NTSB investigators either traveled in support of this investigation or conducted a significant amount of investigative work without any travel, and used data obtained from various sources to prepare this aircraft accident report.

The airplane was on a demonstration flight with a prospective buyer in the left front seat & the co-owners in the right front & a rear seat. A witness said the airplane was above the airport when a puff of white smoke came from the exhaust, & the engine lost power. The gear was extended, & the pilot(s) entered a left turn to circle & descend for a forced landing at the airport. The left seat pilot said the right seat pilot abandoned the controls, saying 'You have it.' He also said that before entering an uncontrolled descent, the right seat pilot yelled, 'We're not going to make it,' then he grabbed the controls, yanked back, and the airplane half snap rolled & dove into trees. However, a ground witness said the airplane descended until it impacted a tree, while still in a left spiral. Exam of the engine revealed 3 broken connecting rods & a shattered #5 piston. The piston had failed in compression & showed polished edges & distress associated with hydraulic lock.

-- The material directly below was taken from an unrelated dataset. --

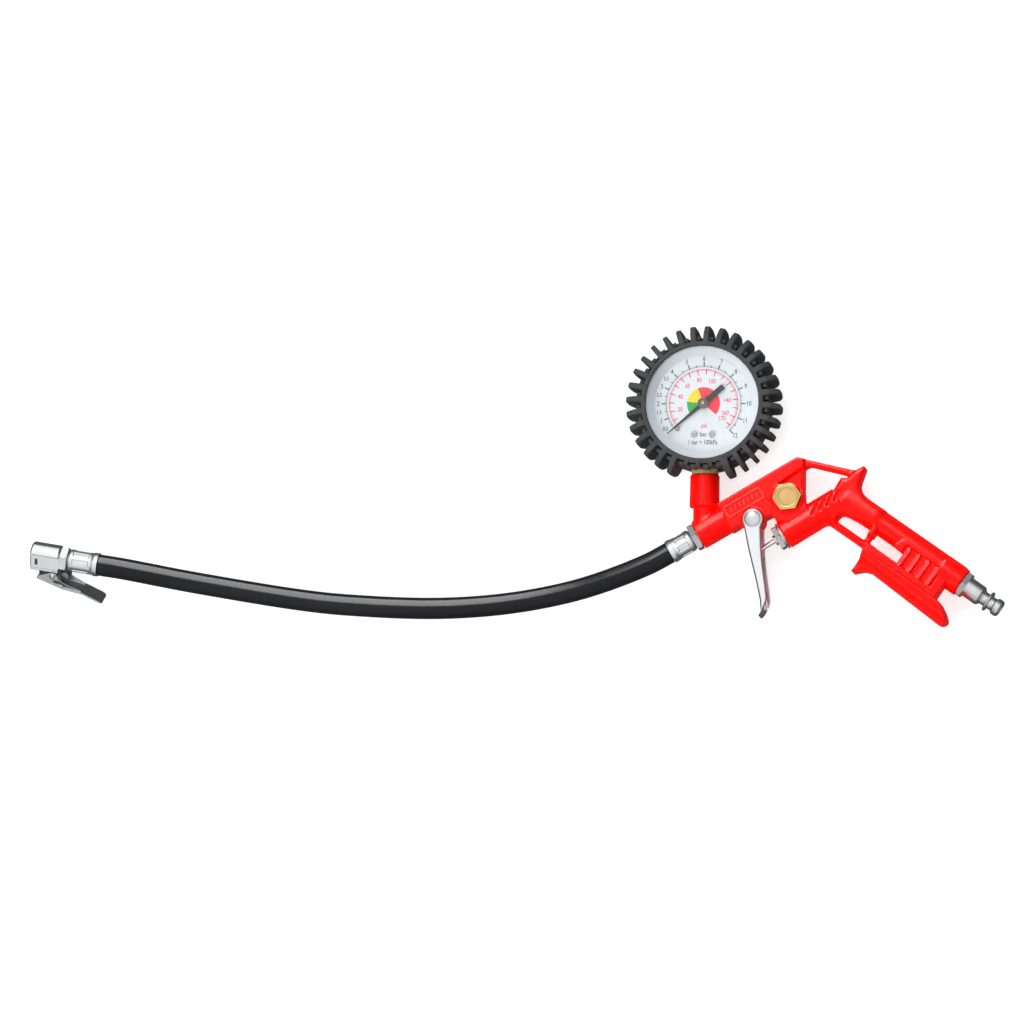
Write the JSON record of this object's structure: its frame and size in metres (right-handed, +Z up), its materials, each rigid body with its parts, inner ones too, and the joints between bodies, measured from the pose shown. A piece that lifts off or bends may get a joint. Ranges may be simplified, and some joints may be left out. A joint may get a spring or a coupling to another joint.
{
  "type": "tyre inflator gun",
  "caption": "Hand-held tyre inflator gun: cast body with trigger valve, dial pressure gauge in a rubber boot, and a short hose ending in a clip-on tyre chuck.",
  "frame": {"origin": "bottom centre of the box of the gun and gauge as they lie on their side, without the hose and chuck", "axes": "+Z up, the way the dial faces; +Y from the gun towards the gauge's top; +X towards the air inlet plug; the hose runs off towards -X"},
  "size_m": [0.5462, 0.1658, 0.0316],
  "materials": {
    "red_powder_coat": "glossy red powder coat over a metal casting",
    "steel": "turned and nickel-plated steel",
    "ferrule_steel": "pressed and crimped plated steel",
    "chrome": "bright chrome plating",
    "brass": "machined yellow brass",
    "boot_rubber": "matt black moulded rubber",
    "seal_rubber": "matt black rubber",
    "hose_rubber": "smooth, slightly glossy black rubber",
    "white_enamel": "satin off-white enamel",
    "pointer_black": "satin black paint",
    "lens": "clear polished window"
  },
  "bodies": {
    "gun": {"gun_body": "red_powder_coat", "inlet_plug": "steel", "valve_plug": "brass", "gland_washer": "steel", "gland_nut": "steel", "gland_seal": "seal_rubber", "valve_seat": "brass", "valve_spring": "steel", "gauge_stem": "brass", "gauge_case": "steel", "gauge_boot": "boot_rubber", "gauge_ring": "white_enamel", "gauge_dial": "white_enamel", "gauge_lens": "lens", "dial_screw_left": "steel", "dial_screw_right": "steel", "pointer_stop_pin": "brass", "bourdon_tube": "brass", "bourdon_link": "brass", "movement_back_plate": "brass", "movement_front_plate": "brass", "hose_fitting": "steel", "hose_ferrule_gun": "ferrule_steel", "hose": "hose_rubber", "hose_ferrule_chuck": "ferrule_steel", "chuck_tail": "chrome", "chuck_body": "chrome", "chuck_seal": "seal_rubber", "chuck_depressor": "brass", "chuck_pin": "steel", "chuck_spring": "steel"},
    "trigger": {"trigger_lever": "chrome", "trigger_rivet": "chrome"},
    "valve": {"valve_stem": "steel", "valve_poppet": "seal_rubber"},
    "pointer": {"gauge_pointer": "pointer_black", "pointer_cap": "steel", "pointer_pinion": "brass"},
    "sector": {"sector_gear": "brass"},
    "chuck_lever": {"chuck_lever": "chrome"}
  },
  "joints": [
    {"name": "trigger_pivot", "type": "hinge", "parent": "gun", "child": "trigger", "pos_m": [-0.0339, -0.0235, 0.012], "axis": [0, 0, 1], "range_deg": [0, 15], "stiffness_Nm_per_rad": 0.3, "springref_deg": -17.19},
    {"name": "valve_slide", "type": "slide", "parent": "gun", "child": "valve", "axis": [0.8526, 0.5225, 0], "range_m": [0, 0.0046], "deforming": ["valve_spring"]},
    {"name": "sector_swing", "type": "hinge", "parent": "gun", "child": "sector", "pos_m": [-0.0528, 0.02471, 0.012], "axis": [0, 0, 1], "range_deg": [0, 33], "stiffness_Nm_per_rad": 0.01, "springref_deg": -11.46},
    {"name": "pointer_spin", "type": "hinge", "parent": "gun", "child": "pointer", "pos_m": [-0.0618, 0.0403, 0.012], "axis": [0, 0, -1], "range_deg": [0, 265]},
    {"name": "chuck_lever_pivot", "type": "hinge", "parent": "gun", "child": "chuck_lever", "pos_m": [-0.42779, -0.05143, 0.01208], "axis": [-0.0947, -0.5657, 0.8192], "range_deg": [0, 18], "stiffness_Nm_per_rad": 2, "springref_deg": -17.19, "deforming": ["chuck_spring"]}
  ],
  "couplings": [
    {"joint": "valve_slide", "follows": "trigger_pivot", "m_per_rad": 0.017},
    {"joint": "pointer_spin", "follows": "sector_swing", "ratio": 8}
  ]
}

Operating instructions required that spark plugs & drain plugs be removed from the #4, #5, & #6 cylinders before turning the propeller to prevent hydraulic lock (if parked more than 3 days). A witness said the owners started the radial engine every couple of weeks without removing anything from the engine. A factory trained engine technician said there was evidence '...the engine was started without the operator having first checked for the presence of oil in the lower cylinders as is described in the aircraft operating instructions.'

The National Transportation Safety Board determines the probable cause(s) of this accident to be:

an inadequate preflight by unknown person(s), sometime before the flight, by failing to avoid a hydraulic lock (from oil seepage) in the #5 cylinder, which resulted in a bent connecting rod, subsequent failure of the #5 piston, and loss of engine power. Also causal was: the flight crew's failure to maintain adequate control of the aircraft and/or clearance from a tree, while maneuvering for an emergency landing.